Viva la música y vivan los musicales, oiga. Y las plataformas, y las pelucas imposibles, y las lentejuelas, y los bailarines apolíneos semidesnudos, y las bailarinas pizpiretas, semidesnudas también. Vivan los chistes y la sal gorda, y el drama en cuentagotas para compensar, y la emoción epidérmica y sencilla, sobre todo si suena como una canción de aquel Elvis surrealista y majestuoso de la década de los 70. Y, por supuesto, vivan aquellas buenas canciones, las que tenían violines y trompetas, y estribillos brutales, canciones grabadas hace 30 o 40 años para hacerte bailar y dudar de tu condición hasta que la música se acaba, se apagan las luces, miras alrededor, te haces pequeñito y vuelves a ser un hombre, o una mujer, normal y corriente que ni lleva plataformas, ni pelucas imposibles ni echa purpurina con sólo mover las pestañas.

¿Usted también da vivas a todo lo anterior? Pues no lo dude, acérquese a La Rambleta y vaya a ver Priscilla, la reina del desierto, que se estrenó el miércoles pasado por la noche. Pero si usted lo que busca es una obra musical con un guión en el que las palabras dan paso a las canciones de una manera tan sutil que le haga olvidar que está presenciando algo tan antinatural como gente que va por la vida cantando, quizá pueda prescindir de esta historia de tres «drag queens» que atraviesan el desierto australiano montadas en una vieja furgoneta. Y, por supuesto, tampoco busque aquí profundidades, ni luchas, ni proclamas, ni defensas sociales. Aquí, y salvo alguna frase suelta o algún giro dramático del guión que se resuelve cantando, no se habla de lo complicado que resulta para muchos mostrar su condición sexual o la frustración que supone tener que disimularla tras la hipérbole de la farándula, cuestiones estás que en la película de 1994 en la que se inspira el musical sí se trataban de manera bastante más profunda. Supongo que los productores tampoco quieren ofrecer eso, y que ni siquiera el público potencial quiere salir a la calle y revivir los disturbios del Stonewall. El miércoles, la gente que llenaba La Rambleta se rió a gusto, sobre todo cuando uno de los personajes movía mucho sus tetas y otro lanzaba bolitas de ping pong de forma poco ortodoxa. Pero a mí (que soy al que le pagan por firmar esto) me llegó un momento en el que el cúmulo de chistes sobre la vejez, las siliconas, las «caris» y las pililas me resultó un poco cansino. Puede que tuviese el día tonto.
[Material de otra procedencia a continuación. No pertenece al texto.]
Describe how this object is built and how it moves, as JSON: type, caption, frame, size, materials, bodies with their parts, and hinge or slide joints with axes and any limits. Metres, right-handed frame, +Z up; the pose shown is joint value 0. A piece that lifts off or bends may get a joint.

Pero bueno, Priscilla es un musical, no una obra de Tennessee Williams. Uno de los grandes atractivos es el vestuario, como ya se han encargado de destacar los promotores y queda bien confirmado en directo. Pero la canciones, los bailes y los artistas que cantan y bailan, bien valen también los 45 o 55 euros que cuesta la entrada. En Priscilla se interpretan un total de 23 canciones, en la mayor parte en su inglés original, cosa que se agradece. De todas formas, los fragmentos que se cantan en castellano no chirrían.

El repertorio es incontestable, y aunque el peso lo lleva la música disco de los 70 («It´s raining men», «Don´t leave me this way», «Go west», «I love the nightlife», «Hot stuff» o la inevitable «I will survive», que a mí se me estomaga ya casi tanto como el «Imagine» de John Lennon), también hay himnos soul («I say a little prayer»), clásicos («A fine romance»), hippismos («McArthur Park») y ochenterismos eternos del calibre de «Material girl», «Pop muzik» o «Girls just want to have fun». Hay incluso un momento operístico con una de las drags interpretando una aria de La Traviatta de Verdi encaramada a la furgoneta que da nombre al musical. Esta escena parece en la obra más metida con calzador que las demás, pero al artista le da la oportunidad de lucirse.

En definitiva, y con permiso de los Rolling, es sólo un musical, ni más ni menos. Espero les guste.